Gendang mayoh perlu terus dilestarikan karena gendang mayoh selalu dipakai dalam ritual-ritual penting. Dalam setiap ritual selalu menghadirkan orang kayangan dengan alat komunikasi tabuhan gendang mayoh. Keberadaan Kudi penting sebagai sumber pengetahuan dalam hal bermain gendang mayoh.
Gendang mayoh juga ditabuh dalam ritual pengobatan. Orang Iban meyakini manusia memiliki tujuh semangat (jiwa). Ketika orang sakit salah satu jiwanya sedang ”bermain” dengan orang di dimensi lain.
Tetua yang memiliki keahlian dalam pengobatan akan pergi ke dimensi itu dengan bimbingan tabuhan gendang. Fungsi tabuhan gendang agar jiwa orang yang sakit maupun tetua yang mengobati mengetahui jalan pulang ke dunia. Tabuhan gendang mayoh semacam penuntun jalan pulang.

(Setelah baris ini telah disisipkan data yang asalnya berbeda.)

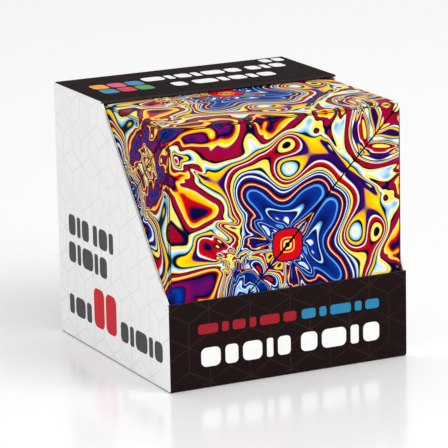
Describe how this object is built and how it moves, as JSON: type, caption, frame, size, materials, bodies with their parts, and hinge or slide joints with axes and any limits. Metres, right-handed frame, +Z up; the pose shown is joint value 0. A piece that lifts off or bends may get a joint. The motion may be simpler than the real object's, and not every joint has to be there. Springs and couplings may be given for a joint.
{
  "type": "magnetic folding puzzle cube",
  "caption": "Folding puzzle cube of hinged magnetic wedges with swirled print, standing in a paperboard display carton cut open at its front top corner.",
  "frame": {"origin": "middle of the carton's underside", "axes": "+Z up, +X to the right seen from the front, front towards -Y"},
  "size_m": [0.062, 0.062, 0.062],
  "materials": {
    "printed_film": "satin printed film with red, yellow, blue and white marbling",
    "wedge_plastic": "moulded black plastic",
    "magnet_nickel": "nickel plated disc magnets",
    "carton_black": "coated paperboard printed warm black",
    "carton_white": "coated paperboard printed white"
  },
  "bodies": {
    "carton": {"carton_base": "carton_black", "carton_back": "carton_black", "carton_front_band": "carton_black", "carton_top_band": "carton_black", "carton_left_side": "carton_white", "carton_right_side": "carton_white"},
    "bottom_front_wedge": {"bottom_front_shell": "wedge_plastic", "bottom_front_cover": "wedge_plastic", "bottom_front_film": "printed_film", "bottom_front_magnets": "magnet_nickel"},
    "left_lower_wedge": {"left_lower_shell": "wedge_plastic", "left_lower_cover": "wedge_plastic", "left_lower_film": "printed_film", "left_lower_magnets": "magnet_nickel"},
    "front_upper_wedge": {"front_upper_shell": "wedge_plastic", "front_upper_cover": "wedge_plastic", "front_upper_film": "printed_film", "front_upper_magnets": "magnet_nickel"},
    "top_front_wedge": {"top_front_shell": "wedge_plastic", "top_front_cover": "wedge_plastic", "top_front_film": "printed_film", "top_front_magnets": "magnet_nickel"},
    "left_upper_wedge": {"left_upper_shell": "wedge_plastic", "left_upper_cover": "wedge_plastic", "left_upper_film": "printed_film", "left_upper_magnets": "magnet_nickel"},
    "back_upper_wedge": {"back_upper_shell": "wedge_plastic", "back_upper_cover": "wedge_plastic", "back_upper_film": "printed_film", "back_upper_magnets": "magnet_nickel"},
    "top_back_wedge": {"top_back_shell": "wedge_plastic", "top_back_cover": "wedge_plastic", "top_back_film": "printed_film", "top_back_magnets": "magnet_nickel"},
    "right_upper_wedge": {"right_upper_shell": "wedge_plastic", "right_upper_cover": "wedge_plastic", "right_upper_film": "printed_film", "right_upper_magnets": "magnet_nickel"},
    "back_lower_wedge": {"back_lower_shell": "wedge_plastic", "back_lower_cover": "wedge_plastic", "back_lower_film": "printed_film", "back_lower_magnets": "magnet_nickel"},
    "front_lower_wedge": {"front_lower_shell": "wedge_plastic", "front_lower_cover": "wedge_plastic", "front_lower_film": "printed_film", "front_lower_magnets": "magnet_nickel"},
    "right_lower_wedge": {"right_lower_shell": "wedge_plastic", "right_lower_cover": "wedge_plastic", "right_lower_film": "printed_film", "right_lower_magnets": "magnet_nickel"},
    "bottom_back_wedge": {"bottom_back_shell": "wedge_plastic", "bottom_back_cover": "wedge_plastic", "bottom_back_film": "printed_film", "bottom_back_magnets": "magnet_nickel"}
  },
  "joints": [
    {"name": "take_out", "type": "slide", "parent": "carton", "child": "bottom_front_wedge", "axis": [0, -1, 0], "range_m": [0, 0.095], "deforming": ["carton_front_band", "carton_top_band", "carton_left_side", "carton_right_side"]},
    {"name": "bottom_left_fold", "type": "hinge", "parent": "bottom_front_wedge", "child": "left_lower_wedge", "pos_m": [-0.0302, 0, 0.00065], "axis": [0, -1, 0], "range_deg": [0, 12]},
    {"name": "front_left_fold", "type": "hinge", "parent": "left_lower_wedge", "child": "front_upper_wedge", "pos_m": [-0.0302, -0.0302, 0.03085], "axis": [0, 0, -1], "range_deg": [0, 12.5]},
    {"name": "top_front_fold", "type": "hinge", "parent": "front_upper_wedge", "child": "top_front_wedge", "pos_m": [0, -0.0302, 0.06105], "axis": [1, 0, 0], "range_deg": [0, 12]},
    {"name": "top_left_fold", "type": "hinge", "parent": "top_front_wedge", "child": "left_upper_wedge", "pos_m": [-0.0302, 0, 0.06105], "axis": [0, 1, 0], "range_deg": [0, 12.5]},
    {"name": "back_left_fold", "type": "hinge", "parent": "left_upper_wedge", "child": "back_upper_wedge", "pos_m": [-0.0302, 0.0302, 0.03085], "axis": [0, 0, 1], "range_deg": [0, 12]},
    {"name": "top_back_fold", "type": "hinge", "parent": "back_upper_wedge", "child": "top_back_wedge", "pos_m": [0, 0.0302, 0.06105], "axis": [-1, 0, 0], "range_deg": [0, 12.5]},
    {"name": "top_right_fold", "type": "hinge", "parent": "top_back_wedge", "child": "right_upper_wedge", "pos_m": [0.0302, 0, 0.06105], "axis": [0, -1, 0], "range_deg": [0, 12]},
    {"name": "back_right_fold", "type": "hinge", "parent": "right_upper_wedge", "child": "back_lower_wedge", "pos_m": [0.0302, 0.0302, 0.03085], "axis": [0, 0, -1], "range_deg": [0, 12.5]},
    {"name": "bottom_front_fold", "type": "hinge", "parent": "bottom_front_wedge", "child": "front_lower_wedge", "pos_m": [0, -0.0302, 0.00065], "axis": [1, 0, 0], "range_deg": [0, 12.5]},
    {"name": "front_right_fold", "type": "hinge", "parent": "front_lower_wedge", "child": "right_lower_wedge", "pos_m": [0.0302, -0.0302, 0.03085], "axis": [0, 0, -1], "range_deg": [0, 12]},
    {"name": "bottom_right_fold", "type": "hinge", "parent": "right_lower_wedge", "child": "bottom_back_wedge", "pos_m": [0.0302, 0, 0.00065], "axis": [0, -1, 0], "range_deg": [0, 12.5]}
  ],
  "couplings": [
    {"joint": "bottom_left_fold", "follows": "take_out", "rad_per_m": 2.2},
    {"joint": "front_left_fold", "follows": "take_out", "rad_per_m": 2.29},
    {"joint": "top_front_fold", "follows": "take_out", "rad_per_m": 2.2},
    {"joint": "top_left_fold", "follows": "take_out", "rad_per_m": 2.29},
    {"joint": "back_left_fold", "follows": "take_out", "rad_per_m": 2.2},
    {"joint": "top_back_fold", "follows": "take_out", "rad_per_m": 2.29},
    {"joint": "top_right_fold", "follows": "take_out", "rad_per_m": 2.2},
    {"joint": "back_right_fold", "follows": "take_out", "rad_per_m": 2.29},
    {"joint": "bottom_front_fold", "follows": "take_out", "rad_per_m": 2.29},
    {"joint": "front_right_fold", "follows": "take_out", "rad_per_m": 2.2},
    {"joint": "bottom_right_fold", "follows": "take_out", "rad_per_m": 2.29}
  ]
}
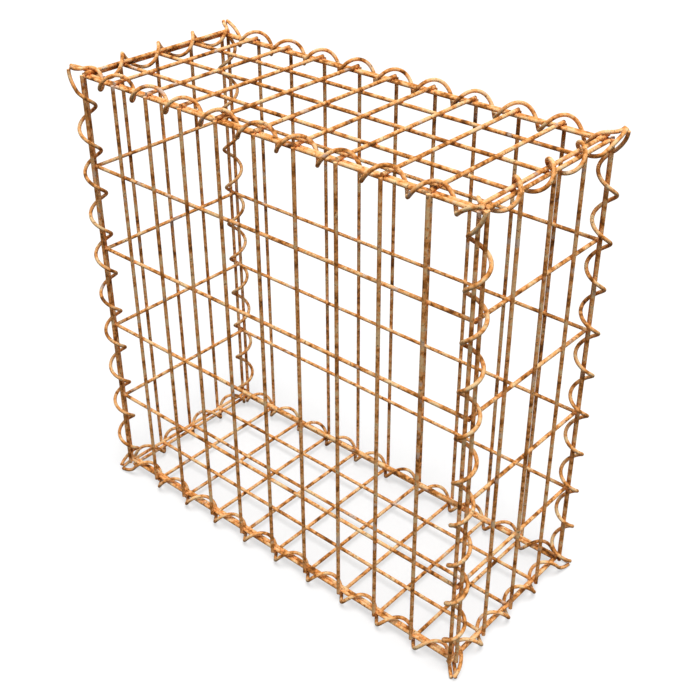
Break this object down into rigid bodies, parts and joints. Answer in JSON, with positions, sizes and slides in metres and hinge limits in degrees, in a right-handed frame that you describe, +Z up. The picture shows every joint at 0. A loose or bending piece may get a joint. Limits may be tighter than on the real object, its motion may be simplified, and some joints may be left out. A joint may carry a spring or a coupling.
{
  "type": "gabion basket",
  "caption": "Closed box-shaped gabion basket of welded round wire mesh, laced along every edge by a spiral of wire, rusty and empty.",
  "frame": {"origin": "on the ground under the middle of the basket, which stands on its four lower spirals", "axes": "+X along the length, +Y from the front panel to the back panel, +Z up"},
  "size_m": [0.528, 0.2286, 0.5282],
  "materials": {
    "rusted_panel_wire": "matte",
    "rusted_spiral_wire": "matte"
  },
  "bodies": {
    "root": {"front_uprights": "rusted_panel_wire", "front_level_wires": "rusted_panel_wire", "back_uprights": "rusted_panel_wire", "back_level_wires": "rusted_panel_wire", "left_uprights": "rusted_panel_wire", "left_level_wires": "rusted_panel_wire", "right_uprights": "rusted_panel_wire", "right_level_wires": "rusted_panel_wire", "lid_cross_wires": "rusted_panel_wire", "lid_long_wires": "rusted_panel_wire", "bottom_cross_wires": "rusted_panel_wire", "bottom_long_wires": "rusted_panel_wire", "spiral_top_front": "rusted_spiral_wire", "spiral_top_back": "rusted_spiral_wire", "spiral_top_left": "rusted_spiral_wire", "spiral_top_right": "rusted_spiral_wire", "spiral_bottom_front": "rusted_spiral_wire", "spiral_bottom_back": "rusted_spiral_wire", "spiral_bottom_left": "rusted_spiral_wire", "spiral_bottom_right": "rusted_spiral_wire", "spiral_front_left": "rusted_spiral_wire", "spiral_front_right": "rusted_spiral_wire", "spiral_back_left": "rusted_spiral_wire", "spiral_back_right": "rusted_spiral_wire"}
  },
  "joints": []
}
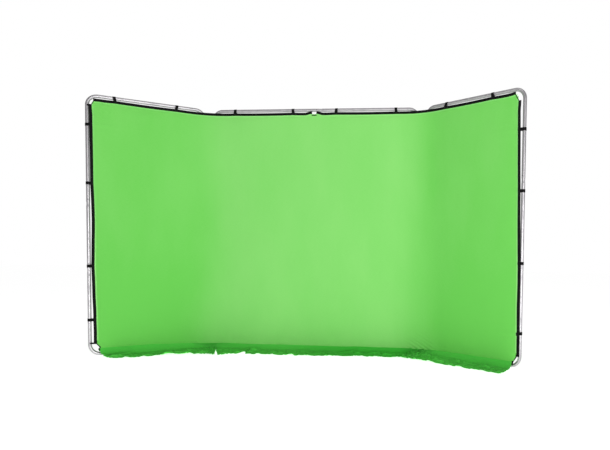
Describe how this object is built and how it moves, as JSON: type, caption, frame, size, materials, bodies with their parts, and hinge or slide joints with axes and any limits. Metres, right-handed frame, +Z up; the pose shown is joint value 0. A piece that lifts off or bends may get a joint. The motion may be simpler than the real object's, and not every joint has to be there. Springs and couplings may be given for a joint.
{
  "type": "collapsible backdrop panel",
  "caption": "Free-standing folding backdrop: hinged tube frames with rounded corners carry one green cover with black webbing edges, strap clips and a floor skirt.",
  "frame": {"origin": "on the floor, at the middle of the footprint at rest", "axes": "+Z up, the cover faces -Y, +X along the centre frame to the viewer's right"},
  "size_m": [3.7774, 0.8234, 2.3022],
  "materials": {
    "frame_tube": "satin anodised drawn tube",
    "button_steel": "dull plated steel",
    "hardware_steel": "zinc plated steel",
    "hinge_clamp": "moulded glass-filled nylon",
    "cover_cloth": "matt chroma green polyester knit",
    "black_webbing": "woven elastic webbing"
  },
  "bodies": {
    "centre_frame": {"centre_binding": "black_webbing", "centre_bottom_left_tube": "frame_tube", "centre_bottom_right_tube": "frame_tube", "centre_button_springs": "hardware_steel", "centre_clamp_screws": "hardware_steel", "centre_cover": "cover_cloth", "centre_left_middle_tube": "frame_tube", "centre_right_middle_tube": "frame_tube", "centre_skirt": "cover_cloth", "centre_strap_clips": "black_webbing", "centre_top_left_tube": "frame_tube", "centre_top_right_tube": "frame_tube", "left_hinge_pins": "hardware_steel", "left_lower_hinge_fork": "hinge_clamp", "left_upper_hinge_fork": "hinge_clamp", "right_hinge_pins": "hardware_steel", "right_lower_hinge_fork": "hinge_clamp", "right_upper_hinge_fork": "hinge_clamp"},
    "centre_bottom_rail_button": {"centre_bottom_rail_button": "button_steel"},
    "centre_left_lower_button": {"centre_left_lower_button": "button_steel"},
    "centre_left_upper_button": {"centre_left_upper_button": "button_steel"},
    "centre_right_lower_button": {"centre_right_lower_button": "button_steel"},
    "centre_right_upper_button": {"centre_right_upper_button": "button_steel"},
    "centre_top_rail_button": {"centre_top_rail_button": "button_steel"},
    "left_wing": {"left_lower_hinge_eye": "hinge_clamp", "left_upper_hinge_eye": "hinge_clamp", "left_wing_binding": "black_webbing", "left_wing_bottom_bow": "frame_tube", "left_wing_button_springs": "hardware_steel", "left_wing_clamp_screws": "hardware_steel", "left_wing_cover": "cover_cloth", "left_wing_inner_middle_tube": "frame_tube", "left_wing_outer_middle_tube": "frame_tube", "left_wing_skirt": "cover_cloth", "left_wing_strap_clips": "black_webbing", "left_wing_top_bow": "frame_tube"},
    "left_wing_inner_lower_button": {"left_wing_inner_lower_button": "button_steel"},
    "left_wing_inner_upper_button": {"left_wing_inner_upper_button": "button_steel"},
    "left_wing_outer_lower_button": {"left_wing_outer_lower_button": "button_steel"},
    "left_wing_outer_upper_button": {"left_wing_outer_upper_button": "button_steel"},
    "right_wing": {"right_lower_hinge_eye": "hinge_clamp", "right_upper_hinge_eye": "hinge_clamp", "right_wing_binding": "black_webbing", "right_wing_bottom_bow": "frame_tube", "right_wing_button_springs": "hardware_steel", "right_wing_clamp_screws": "hardware_steel", "right_wing_cover": "cover_cloth", "right_wing_inner_middle_tube": "frame_tube", "right_wing_outer_middle_tube": "frame_tube", "right_wing_skirt": "cover_cloth", "right_wing_strap_clips": "black_webbing", "right_wing_top_bow": "frame_tube"},
    "right_wing_inner_lower_button": {"right_wing_inner_lower_button": "button_steel"},
    "right_wing_inner_upper_button": {"right_wing_inner_upper_button": "button_steel"},
    "right_wing_outer_lower_button": {"right_wing_outer_lower_button": "button_steel"},
    "right_wing_outer_upper_button": {"right_wing_outer_upper_button": "button_steel"}
  },
  "joints": [
    {"name": "left_wing_hinge", "type": "hinge", "parent": "centre_frame", "child": "left_wing", "pos_m": [-1.03, 0.37369, 1.15], "axis": [0, 0, 1], "range_deg": [-34, 56]},
    {"name": "right_wing_hinge", "type": "hinge", "parent": "centre_frame", "child": "right_wing", "pos_m": [1.03, 0.37369, 1.15], "axis": [0, 0, -1], "range_deg": [-34, 56]},
    {"name": "centre_bottom_rail_button_press", "type": "slide", "parent": "centre_frame", "child": "centre_bottom_rail_button", "axis": [0, -1, 0], "range_m": [0, 0.005], "stiffness_N_per_m": 3000, "springref_m": -0.002, "deforming": ["centre_button_springs"]},
    {"name": "centre_left_lower_button_press", "type": "slide", "parent": "centre_frame", "child": "centre_left_lower_button", "axis": [0, -1, 0], "range_m": [0, 0.005], "stiffness_N_per_m": 3000, "springref_m": -0.002, "deforming": ["centre_button_springs"]},
    {"name": "centre_left_upper_button_press", "type": "slide", "parent": "centre_frame", "child": "centre_left_upper_button", "axis": [0, -1, 0], "range_m": [0, 0.005], "stiffness_N_per_m": 3000, "springref_m": -0.002, "deforming": ["centre_button_springs"]},
    {"name": "centre_right_lower_button_press", "type": "slide", "parent": "centre_frame", "child": "centre_right_lower_button", "axis": [0, -1, 0], "range_m": [0, 0.005], "stiffness_N_per_m": 3000, "springref_m": -0.002, "deforming": ["centre_button_springs"]},
    {"name": "centre_right_upper_button_press", "type": "slide", "parent": "centre_frame", "child": "centre_right_upper_button", "axis": [0, -1, 0], "range_m": [0, 0.005], "stiffness_N_per_m": 3000, "springref_m": -0.002, "deforming": ["centre_button_springs"]},
    {"name": "centre_top_rail_button_press", "type": "slide", "parent": "centre_frame", "child": "centre_top_rail_button", "axis": [0, 1, 0], "range_m": [0, 0.005], "stiffness_N_per_m": 3000, "springref_m": -0.002, "deforming": ["centre_button_springs"]},
    {"name": "left_wing_inner_lower_button_press", "type": "slide", "parent": "left_wing", "child": "left_wing_inner_lower_button", "axis": [0.5592, -0.829, 0], "range_m": [0, 0.005], "stiffness_N_per_m": 3000, "springref_m": -0.002, "deforming": ["left_wing_button_springs"]},
    {"name": "left_wing_inner_upper_button_press", "type": "slide", "parent": "left_wing", "child": "left_wing_inner_upper_button", "axis": [0.5592, -0.829, 0], "range_m": [0, 0.005], "stiffness_N_per_m": 3000, "springref_m": -0.002, "deforming": ["left_wing_button_springs"]},
    {"name": "left_wing_outer_lower_button_press", "type": "slide", "parent": "left_wing", "child": "left_wing_outer_lower_button", "axis": [-0.5592, 0.829, 0], "range_m": [0, 0.005], "stiffness_N_per_m": 3000, "springref_m": -0.002, "deforming": ["left_wing_button_springs"]},
    {"name": "left_wing_outer_upper_button_press", "type": "slide", "parent": "left_wing", "child": "left_wing_outer_upper_button", "axis": [-0.5592, 0.829, 0], "range_m": [0, 0.005], "stiffness_N_per_m": 3000, "springref_m": -0.002, "deforming": ["left_wing_button_springs"]},
    {"name": "right_wing_inner_lower_button_press", "type": "slide", "parent": "right_wing", "child": "right_wing_inner_lower_button", "axis": [-0.5592, -0.829, 0], "range_m": [0, 0.005], "stiffness_N_per_m": 3000, "springref_m": -0.002, "deforming": ["right_wing_button_springs"]},
    {"name": "right_wing_inner_upper_button_press", "type": "slide", "parent": "right_wing", "child": "right_wing_inner_upper_button", "axis": [-0.5592, -0.829, 0], "range_m": [0, 0.005], "stiffness_N_per_m": 3000, "springref_m": -0.002, "deforming": ["right_wing_button_springs"]},
    {"name": "right_wing_outer_lower_button_press", "type": "slide", "parent": "right_wing", "child": "right_wing_outer_lower_button", "axis": [0.5592, 0.829, 0], "range_m": [0, 0.005], "stiffness_N_per_m": 3000, "springref_m": -0.002, "deforming": ["right_wing_button_springs"]},
    {"name": "right_wing_outer_upper_button_press", "type": "slide", "parent": "right_wing", "child": "right_wing_outer_upper_button", "axis": [0.5592, 0.829, 0], "range_m": [0, 0.005], "stiffness_N_per_m": 3000, "springref_m": -0.002, "deforming": ["right_wing_button_springs"]}
  ]
}
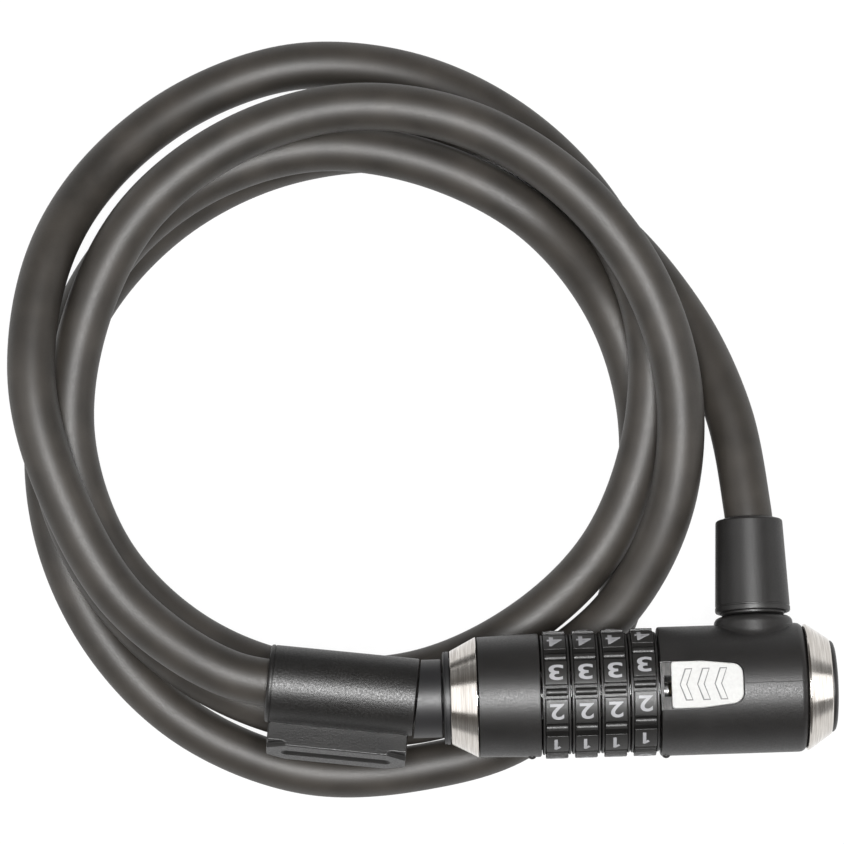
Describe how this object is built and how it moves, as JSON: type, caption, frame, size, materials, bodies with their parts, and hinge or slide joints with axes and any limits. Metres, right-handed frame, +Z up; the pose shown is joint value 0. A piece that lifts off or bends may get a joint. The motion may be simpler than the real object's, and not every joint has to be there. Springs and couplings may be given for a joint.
{
  "type": "bicycle cable lock",
  "caption": "Combination cable lock: a barrel body with number dials and a reset slider, its long coated cable coiled under it and plugged into the body.",
  "frame": {"origin": "middle of the lock body's length, on the axis its dials turn about", "axes": "+X along the lock body towards its end button, +Y towards the side the cable leaves by, +Z up; the lock lies level on its coiled cable and the surface is 37 mm below the origin"},
  "size_m": [0.204, 0.1939, 0.0539],
  "materials": {
    "housing": "satin black, finely textured",
    "carrier": "matte black with a coarse sparkling grain",
    "dial": "satin dark grey with pale grey digits",
    "trim_steel": "brushed round the axis",
    "lock_steel": "plain hardened steel",
    "wheel_brass": "machined",
    "slider_silver": "silver, satin",
    "cable_jacket": "matte dark grey vinyl"
  },
  "bodies": {
    "lock_body": {"main_housing": "housing", "slide_plate": "lock_steel", "rear_steel_ring": "trim_steel", "end_button": "housing", "core_tube": "lock_steel", "core_nut": "lock_steel", "front_housing": "housing", "front_steel_ring": "trim_steel", "socket_bush": "housing", "reset_spring": "lock_steel", "ejector_plunger": "wheel_brass", "ejector_spring": "lock_steel", "spring_seat": "lock_steel", "swivel_saddle": "housing", "cable": "cable_jacket"},
    "dial_1": {"number_dial_1": "dial", "code_wheel_1": "wheel_brass"},
    "dial_2": {"number_dial_2": "dial", "code_wheel_2": "wheel_brass"},
    "dial_3": {"number_dial_3": "dial", "code_wheel_3": "wheel_brass"},
    "dial_4": {"number_dial_4": "dial", "code_wheel_4": "wheel_brass"},
    "reset_slider": {"slider_tab": "slider_silver", "reset_collar": "lock_steel"},
    "cable_swivel": {"swivel_neck": "housing", "swivel_clip": "lock_steel", "strain_relief_sleeve": "housing", "cable_ferrule": "lock_steel"},
    "plug": {"plug_pin": "lock_steel", "plug_collar": "housing", "plug_ferrule": "lock_steel", "carrier_sleeve": "carrier"}
  },
  "joints": [
    {"name": "dial_1_turn", "type": "hinge", "parent": "lock_body", "child": "dial_1", "pos_m": [-0.02125, 0, 0], "axis": [1, 0, 0], "continuous": true},
    {"name": "dial_2_turn", "type": "hinge", "parent": "lock_body", "child": "dial_2", "pos_m": [-0.01395, 0, 0], "axis": [1, 0, 0], "continuous": true},
    {"name": "dial_3_turn", "type": "hinge", "parent": "lock_body", "child": "dial_3", "pos_m": [-0.00665, 0, 0], "axis": [1, 0, 0], "continuous": true},
    {"name": "dial_4_turn", "type": "hinge", "parent": "lock_body", "child": "dial_4", "pos_m": [0.00065, 0, 0], "axis": [1, 0, 0], "continuous": true},
    {"name": "slider_reset", "type": "slide", "parent": "lock_body", "child": "reset_slider", "axis": [-1, 0, 0], "range_m": [0, 0.0023]},
    {"name": "swivel_turn", "type": "hinge", "parent": "lock_body", "child": "cable_swivel", "pos_m": [0.029, 0, 0], "axis": [0, 0.9877, -0.1564], "continuous": true},
    {"name": "plug_release", "type": "slide", "parent": "lock_body", "child": "plug", "axis": [-1, 0, 0], "range_m": [0, 0.06], "deforming": ["cable"]}
  ]
}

Gendang mayoh juga turut mewarnai perjumpaan saudara beda negara. Orang Iban Sungai Utik juga memainkan gendang mayoh tatkala hadir dalam acara bersama saudara mereka Dayak Iban di Sarawak, Malaysia. Orang Dayak Iban Sungai Utik bermain gendang mayoh bersama dengan orang Dayak Iban di Sarawak.
Orang Dayak Iban Sarawak sudah merasa kehilangan budaya itu. Tidak banyak lagi di Sarawak yang bisa memainkan. Dengan kehadiran saudara mereka dari Indonesia, menginspirasi orang Dayak Iban di Malaysia juga untuk tetap memelihara tradisi itu.
Kehadiran orang Dayak Iban Sungai Utik dalam acara saudara mereka di negara tetangga juga memberikan semangat bersama supaya warisan budaya tetap dilestarikan. Bahkan, saudara mereka di Malaysia juga ada yang belajar memainkan gendang mayoh.
Pentingnya tetua sebagai sumber pengetahuan, maka sejumlah generasi muda Dayak Iban pun mulai mendokumentasikan berbagai keahlian dari setiap tetua termasuk keahlian yang dimiliki Kudi. Generasi muda kini mendokumentasikannya dalam bentuk tulisan ataupun video sehingga pengetahuan itu tetap bisa diakses generasi berikutnya.
Gendang mayoh sudah sering dimainkan oleh masyarakat Sungai Utik di berbagai kesempatan, misalnya di Putussibau, Yogyakarta, Jakarta, Bali, Pontianak, dan di Sarawak (Nanga Kumpang, Kuching, dan Bintulu), dalam kesempatan tersebut Kudi turut hadir.